For more than a decade in this country we have  have made an environment where too many of the lazy, the liars and the dishonourable have risen to the top.  That was NuLabor’s contribution. But now comes the moment of undoing.  Because these are the people the Coalition have now turned to and asked, ‘Can we cut budgets by 20% and protect all the services?’ And what do you think they have replied?  Are they the people who would stand up and say “Honestly, no”?  Or are they the people who will say, “Three bags full sir.”

I think we are all, governed and governing alike, going to be horrified by how quickly and disastrously the fabric of our past achievements is shown to have been a tissue of lies.  The Tories and their friends are not hacking at a solid construction.  They are attacking something that the previous owners had painted over with a white wash of lies and gerrymandered figures. 

11 thoughts on “Cuts and Lies in Police budgets”

  1. "As he [being from a "metropolitan policing area"] explained, when a force has to pay for policing any operation outside of the normal, such as policing a demonstration for example, then the hours worked are overtime. But now that there is no money for overtime, any extra hours have to be clawed back from normal police work."

    So the police are now being used to protect Westminster and Whitehall, private companies should employ their own security staff, and the rest of us can go hang?

  2. You'd think that the rank & file police would realize the tremendous power they could wield should they choose to do so. Whatever the political stripe, most people agree that some sort of effective policing is necessary & desirable (some of the laws they enforce could use changing, but that's not their fault.) But I have yet to see much sign of this in the US or UK. I hope I am wrong & just haven't been paying attention.

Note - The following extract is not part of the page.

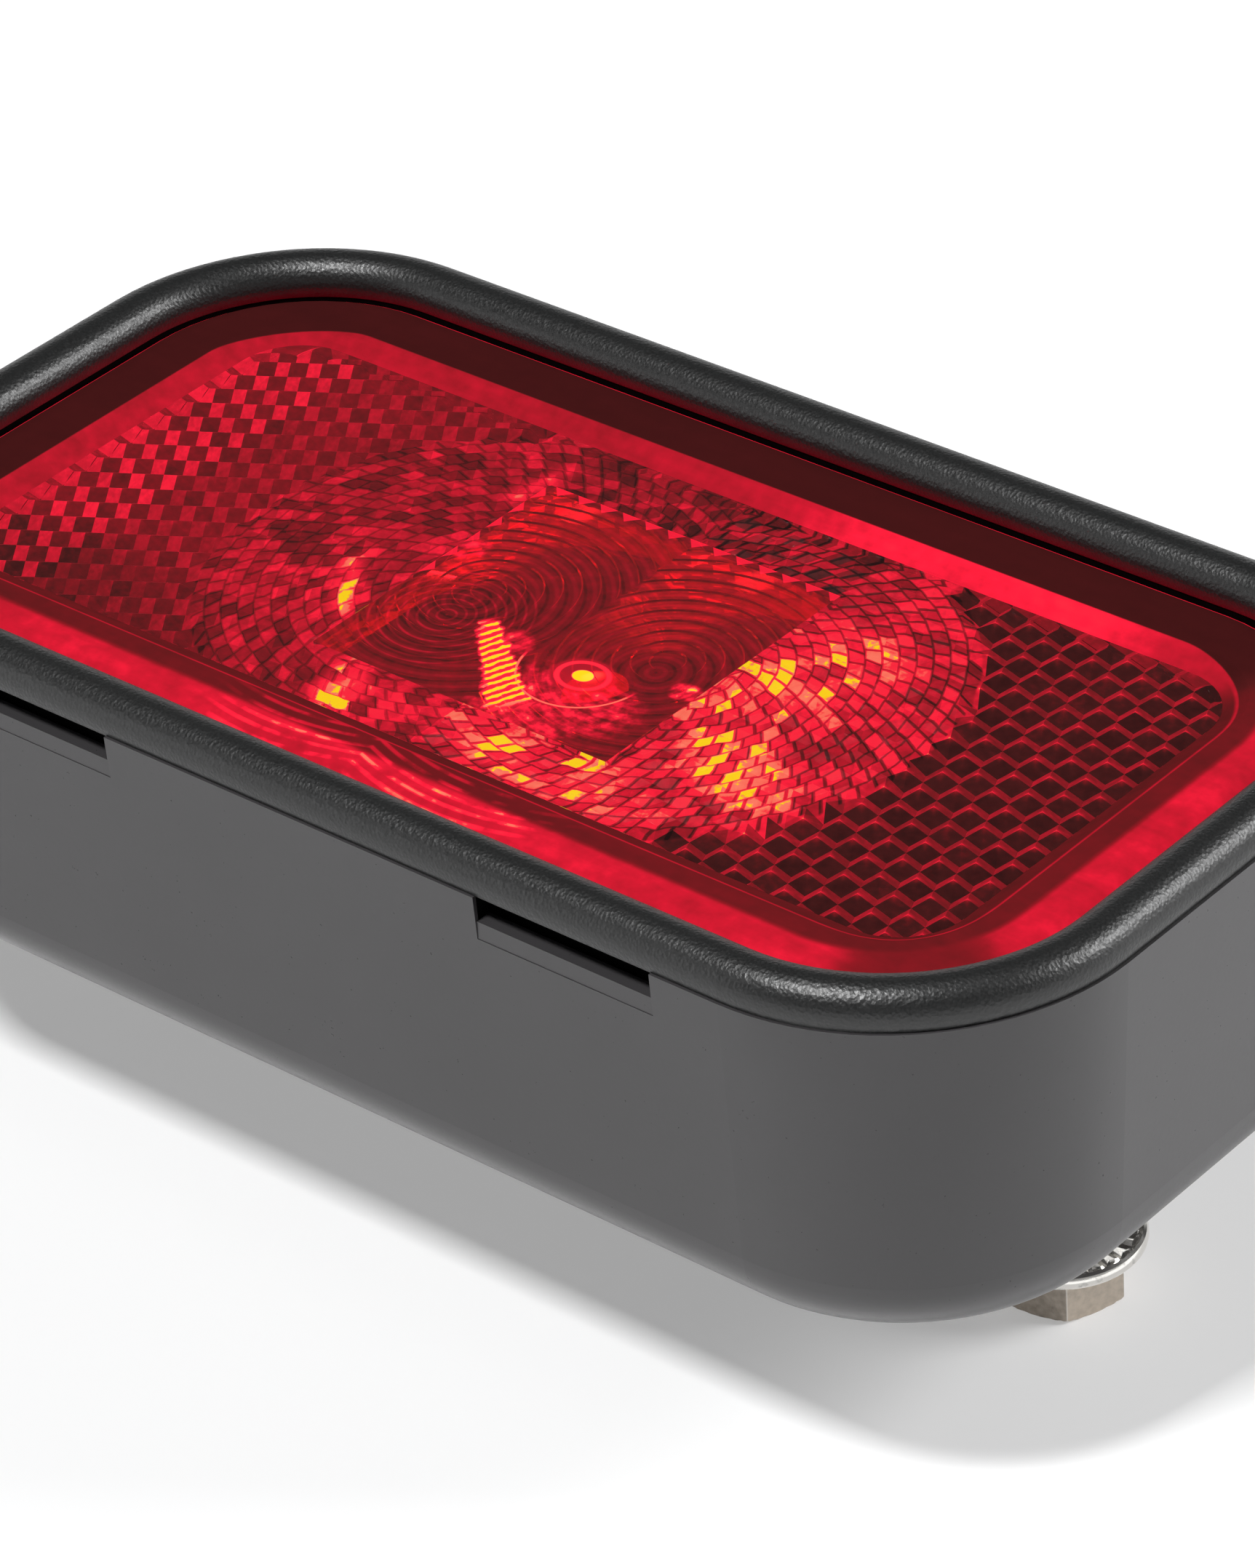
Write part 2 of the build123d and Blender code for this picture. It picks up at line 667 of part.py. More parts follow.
def make_button() -> Part:
    """The cap: a round face with a finger dimple, a retaining flange and a stem."""
    wall = back_half_width + draft_at(switch_z - BUTTON_FLANGE_RADIUS) - BODY_WALL
    flange_face = wall - BUTTON_FLANGE_GAP
    front = back_half_width + draft_at(switch_z) + BUTTON_PROUD
    cap = rod(0, switch_z, BUTTON_RADIUS, flange_face, front)
    cap = fillet(cap.edges().group_by(Axis.Y)[-1], BUTTON_EDGE_RADIUS)
    centre = front + BUTTON_DIMPLE_RADIUS - BUTTON_DIMPLE_DEPTH
    cap -= Pos(0, centre, switch_z) * Sphere(BUTTON_DIMPLE_RADIUS)
    cap += rod(0, switch_z, BUTTON_FLANGE_RADIUS, flange_face - BUTTON_FLANGE, flange_face)
    tip = switch_front() + PLUNGER_REACH
    return cap + rod(0, switch_z, BUTTON_STEM_RADIUS, tip, flange_face - BUTTON_FLANGE)


def make_button_seal() -> Part:
    """The rubber ring in the groove of the button's hole."""
    inner = BUTTON_RADIUS + SEAL_RING_GAP
    near = seal_face()
    ring = rod(0, switch_z, inner + SEAL_RING_HEIGHT, near, near + SEAL_RING_WIDTH)
    return ring - rod(0, switch_z, inner, near, near + SEAL_RING_WIDTH)


def make_shroud() -> Part:
    """The cover over the board: top, three side walls, two screw legs and the lamp's cup."""
    half = board_half + SHROUD_BEYOND_BOARD + SHROUD_WALL
    near = -board_front - SHROUD_FRONT_GAP - SHROUD_WALL
    far = board_back - SHROUD_BACK_GAP
    low = board_top_z + SHROUD_ABOVE_BOARD
    outer = block(-half, half, near, far, low, shroud_top_z)
    outer = fillet(outer.edges().filter_by(Axis.Z).group_by(Axis.Y)[0], SHROUD_CORNER_RADIUS)
    body = outer - block(-half + SHROUD_WALL, half - SHROUD_WALL, near + SHROUD_WALL, far, low, shroud_z)
    for x, y in screw_places():
        body += post(x, y, SHROUD_LEG_RADIUS, board_top_z, shroud_z)
    for x, y in screw_places():
        body -= post(x, y, SCREW_HOLE_RADIUS, board_top_z, shroud_top_z)
        body -= post(x, y, SCREW_HEAD_RADIUS + PIN_GAP, board_top_z + SHROUD_LEG_FLOOR, shroud_top_z)
    throat = LED_RADIUS + LED_GAP
    height = cup_rim_z - shroud_z
    lift = (shroud_z + cup_rim_z) / 2
    body += Pos(0, 0, lift) * Cone(throat + CUP_WALL, CUP_MOUTH_RADIUS + CUP_WALL, height)
    return body - Pos(0, 0, lift) * Cone(throat, CUP_MOUTH_RADIUS, height)


def make_screws(places: list[tuple[float, float]], seat: float, tip: float) -> Part:
    """A group of pan-head screws from their heads' seat to their tips, each with a driver slot."""
    group = Part()
    for x, y in places:
        screw = post(x, y, SCREW_SHAFT_RADIUS, tip, seat)
        head = post(x, y, SCREW_HEAD_RADIUS, seat, seat + SCREW_HEAD_HEIGHT)
        head -= block(
            x - SCREW_HEAD_RADIUS, x + SCREW_HEAD_RADIUS, y - SCREW_SLOT_WIDTH / 2, y + SCREW_SLOT_WIDTH / 2,
            seat + SCREW_HEAD_HEIGHT - SCREW_SLOT_DEPTH, seat + SCREW_HEAD_HEIGHT,
        )
        group += screw + head
    return group


def make_wire(side: int) -> Part:
    """An insulated lead from a contact's tab to the board."""
    tab_x = side * (cell_x - CONTACT_HALF_WIDTH - TAB_LENGTH / 2)
    height = tab_z() + TAB_HEIGHT / 2
    over = board_top_z + 3 * WIRE_BEND_RADIUS
    pad_x = side * (board_half - 2 * WIRE_BEND_RADIUS)
    pad_y = board_back - 2 * WIRE_BEND_RADIUS
    path = FilletPolyline(
        (tab_x, contact_face, height), (tab_x, contact_face - 2 * WIRE_BEND_RADIUS, height),
        (pad_x, pad_y, over), (pad_x, pad_y, board_top_z), radius=WIRE_BEND_RADIUS / 2,
    )
    section = Plane(origin=path @ 0, z_dir=path % 0) * Circle(WIRE_RADIUS)
    return sweep(section, path=path)


def make_stud(side: int) -> Part:
    """A bolt whose head sits in its collar, with a plain shank and a threaded end."""
    seat = BACK_WALL + SEAL_THICKNESS
    x = side * stud_x
    tip = -STUD_PLAIN_LENGTH - STUD_THREAD_LENGTH
    thread = post(x, 0, THREAD_RADIUS, tip, -STUD_PLAIN_LENGTH)
    thread = chamfer(bottom_edges(thread), THREAD_CHAMFER)
    bolt = hexagon(x, HEAD_FLATS, 0, seat, seat + HEAD_HEIGHT)
    return bolt + post(x, 0, NECK_RADIUS, 0, seat) + post(x, 0, STUD_RADIUS, -STUD_PLAIN_LENGTH, 0) + thread


def make_stud_seal(side: int) -> Part:
    """The rubber washer under a bolt's head."""
    x = side * stud_x
    top = BACK_WALL + SEAL_THICKNESS
    ring = post(x, 0, SEAL_RADIUS, BACK_WALL, top)
    return ring - post(x, 0, NECK_RADIUS + STUD_HOLE_GAP, BACK_WALL, top)


def make_nut(side: int) -> Part:
    """A flange nut: chamfered hexagon, coned flange and a ring of teeth that face the housing."""
    x = side * stud_x
    top = -STUD_PLAIN_LENGTH - NUT_BELOW_SHANK
    flat = top - TOOTH_HEIGHT
    bottom = top - NUT_HEIGHT
    corner = NUT_FLATS / 2 / cos(pi / 6)
    nut = hexagon(x, NUT_FLATS, NUT_TURN, bottom, flat)
    trim = post(x, 0, corner, bottom, flat)
    nut = nut & chamfer(bottom_edges(trim), NUT_CHAMFER)
    edge_z = flat - NUT_FLANGE_EDGE
    nut += post(x, 0, NUT_FLANGE_RADIUS, edge_z, flat)
    cone_z = edge_z - NUT_FLANGE_RISE
    nut += Pos(x, 0, (edge_z + cone_z) / 2) * Cone(NUT_FLATS / 2, NUT_FLANGE_RADIUS, NUT_FLANGE_RISE)
    width = TOOTH_INNER_RADIUS * sin(pi / TOOTH_COUNT)
    section = Polyline(
        (TOOTH_INNER_RADIUS, -width, flat), (TOOTH_INNER_RADIUS, width, flat),
        (TOOTH_INNER_RADIUS, width, top), close=True,
    )
    tooth = extrude(make_face(section), amount=NUT_FLANGE_RADIUS - TOOTH_INNER_RADIUS, dir=(1, 0, 0))
    tooth &= post(0, 0, NUT_FLANGE_RADIUS, flat, top)
    for i in range(TOOTH_COUNT):
        nut += Pos(x, 0, 0) * Rot(0, 0, 360 * i / TOOTH_COUNT) * tooth
    return nut - post(x, 0, THREAD_RADIUS + NUT_BORE_GAP, bottom, top)


def make_all() -> dict[str, Part]:
    """Every sub-part by its node's name."""
    tower_seat = BACK_WALL + BOSS_HEIGHT + TOWER_TOP
    leg_seat = board_top_z + SHROUD_LEG_FLOOR
    tray_tip = BACK_WALL + TRAY_SCREW_TIP_GAP
    board_tip = tray_top_z + BOARD_SCREW_TIP_GAP
    parts = {
        "housing": make_housing(),
        "bezel": make_bezel(),
        "lens": make_lens(),
        "cover_gasket": make_gasket(),
        "battery_tray": make_tray(),
        "tray_screws": make_screws(corner_places(boss_x, boss_y), tower_seat, tray_tip),
        "contact_bridge": make_bridge(),
        "circuit_board": make_board(),
        "led_body": make_led(),
        "led_leads": make_leads(),
        "driver_chip": make_chip(),
        "resistors": make_resistors(),
        "capacitor": make_capacitor(),
        "tactile_switch": make_switch(),
        "switch_plunger": make_plunger(),
        "push_button": make_button(),
        "button_seal": make_button_seal(),
        "led_shroud": make_shroud(),
        "board_screws": make_screws(screw_places(), leg_seat, board_tip),
        "wire_red": make_wire(-1),
        "wire_black": make_wire(1),
    }
    for side, name in ((-1, "left"), (1, "right")):
        parts[f"battery_{name}"] = make_cell(side)
        parts[f"contact_{name}"] = make_contact(side)
        parts[f"spring_{name}"] = make_spring(side)
        parts[f"stud_{name}"] = make_stud(side)
        parts[f"stud_seal_{name}"] = make_stud_seal(side)
        parts[f"flange_nut_{name}"] = make_nut(side)
    return parts


os.makedirs("parts", exist_ok=True)
for node, shape in make_all().items():
    export_step(shape, f"parts/{node}.step")
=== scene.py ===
"""Looks of a battery rear light for a carrier plate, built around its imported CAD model."""

import json
import logging
import math
import random
from collections.abc import Sequence
from dataclasses import dataclass
from enum import Enum

import bmesh
import bpy
from mathutils import Matrix, Vector


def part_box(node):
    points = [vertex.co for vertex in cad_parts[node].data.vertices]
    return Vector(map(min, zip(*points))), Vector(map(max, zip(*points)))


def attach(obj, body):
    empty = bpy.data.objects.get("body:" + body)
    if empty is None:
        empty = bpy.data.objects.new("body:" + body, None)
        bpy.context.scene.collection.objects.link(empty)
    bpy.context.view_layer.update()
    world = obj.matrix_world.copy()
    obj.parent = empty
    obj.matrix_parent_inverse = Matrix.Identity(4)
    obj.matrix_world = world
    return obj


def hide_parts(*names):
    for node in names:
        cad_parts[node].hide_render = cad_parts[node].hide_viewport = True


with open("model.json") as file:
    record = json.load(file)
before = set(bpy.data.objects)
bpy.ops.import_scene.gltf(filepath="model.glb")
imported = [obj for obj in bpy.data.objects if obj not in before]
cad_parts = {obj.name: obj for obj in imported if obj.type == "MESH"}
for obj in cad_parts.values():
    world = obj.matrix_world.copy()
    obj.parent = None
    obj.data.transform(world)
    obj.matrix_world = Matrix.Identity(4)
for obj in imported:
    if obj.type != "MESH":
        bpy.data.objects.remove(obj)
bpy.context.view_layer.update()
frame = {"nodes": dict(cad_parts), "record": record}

log = logging.getLogger("rear_light")
MM = 0.001
Pair = tuple[float, float]
Triple = tuple[float, float, float]
Colour = Triple
Stops = tuple[tuple[float, Colour], ...]

# Sizes that several pieces and finishes share, in millimetres and degrees
STUD_X = 40.0
HEXAGON_TURN = 10.5
WINDOW_HALF_X = 13.0
WINDOW_HALF_Y = 12.4
WINDOW_PITCH = 1.3
DISC_X = 8.45
DISC_SHIFT = 0.35
DISC_REACH = 20.5


class Side(Enum):
    """The two ends of the light."""

    LEFT = -1
    RIGHT = 1


# Shader tools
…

  3. If the police force is anything like other large government organisations I've no doubt that there's massive room for efficiency improvements. That said your point about the Tories now hacking at Labour's dysfunctional and crony rewarding legacy is a fair one.

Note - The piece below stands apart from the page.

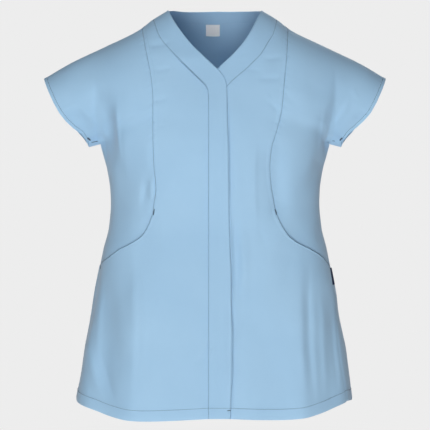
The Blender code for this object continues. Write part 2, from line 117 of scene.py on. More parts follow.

    If I were forced to find a silver lining to the coalitions actions so far it would be an inclination to data openness. Without transparency "the lazy, the liars and the dishonourable" will stay at the top.

    How long this inclination for data openness lasts is another question.

  4. Precisely the same story has been reported to councillors in my area. A policeman friend also told me that there are similar problems with equipment. He said that he had had to lie to a member of the public about a delay in attending an incident. The embarassing truth was that only one car was available, and it wouldn't start.

    While accepting that at an extreme there is a risk of increased crime from inadequate manning levels, isn't it also true that much of the talk of adding more bobbies to the beat is just political posturing, as beyond a certain level there is no correlation between increased police numbers and reduced crime?

  5. In the main the ordinary police officer desires to stop patrolling and to join another aspect of policing . As there are many and various opportunities ranging from CID to Diversity most officers move . If there were less specialist squads and a new accent on beat policing with the role and status of these officers enhanced ,this might go some way to solving the "lone PC" problem. Then we come to the gross inefficency of IT and general equipment procurement . I do not not believe that it affects local policing if all officers wear the same sort of shirt and drive the same cars ,just to quote 2 examples . Then there is the vast expense of overseas travel ,I wont even start to write about this aspect. needless to say a vast swathe of efficiences could be made if the sclerotic command structure would stop protecting their own little empires and start to think how things could be done efficiently and openly. I feel a little better now and will stop here before I go into a real rant at least I think I have been somewhat constructive instead of just criticising

  6. I too, dah sab, and puzzled that police officers and other public servants keep concealing the truth about the reality of the cuts.

    For example, in Vronsky's example above, why didn't the officer just tell the truth (we've only got one police car and it's broken) instead of making an excuse? The public can only act on what they know, and if the people in the know conceal the truth all we are left with is the lies of politicians and their acolytes.

  7. "A plague of target meeting, greasy-pole climbing, wasters who will deny the truth for as long as they are paid to do so."

    Inspector Gadget's archives are full of examples! I don't agree with him on everything, but his blog is a mine of useful info.

    In France they are cutting police numbers, probably amalgamating Police and Gendarmerie, and opening the door wide for more Private Security corporations, who will of course 'regulate' themselves.
    frog2

  8. I remember a friend of mine having their drink spiked and ending up in casualty. Needless to say they found it near impossible to report the crime.

    Got hit on my bike by a vehicle coming into the cycle lane and even going down the police station with the vehicle's registration number was told as I (miraculously) wasn't seriously hurt nothing could be done about it!

    Anecdotally, I'd agree that in anything that could be argued as a grey area you will find it very difficult to report a crime.

    jms452

  9. opening the door wide for more Private Security corporations, who will of course 'regulate' themselves

    This is a terrifying possibility. Especially in light of the evidence from Iraq, which seems in hindsight to have been an experiment in private policing. God help us all if that model is exported to the west.

  10. It is not only now that there is a problem of, at times, a lack of Police on duty.

    In the early 1980s my daughter did not come home in the evening at her usual time. Normally she and her two friends spent the evenings together at our house or at one of her friends' houses. At midnight I went to the Police Station to report that she was not at either of her two friend's houses. I was amazed that the Policeman at Holyhead Police Station said that his fellow officer was on a meal break and, so, he could not leave the Police Station.

    You must remember that this was during the 'troubles' in Northern Ireland, and that the Ferry from Ireland was due to arrive at 3AM with probably 500+ passengers. It is no wonder that the IRA could enter and leave the country with no restraint. Yet the official line was that our borders were protected.

    This incident opened my eyes to political lies and now I do not trust anyone in authority to tell me the truth.

  11. David – do you have any updates on when you're doing talks in London, which cinemas/ dates, to accompany the film "Inside Job"?

    Am 2/3 through your book now and am really enjoying it!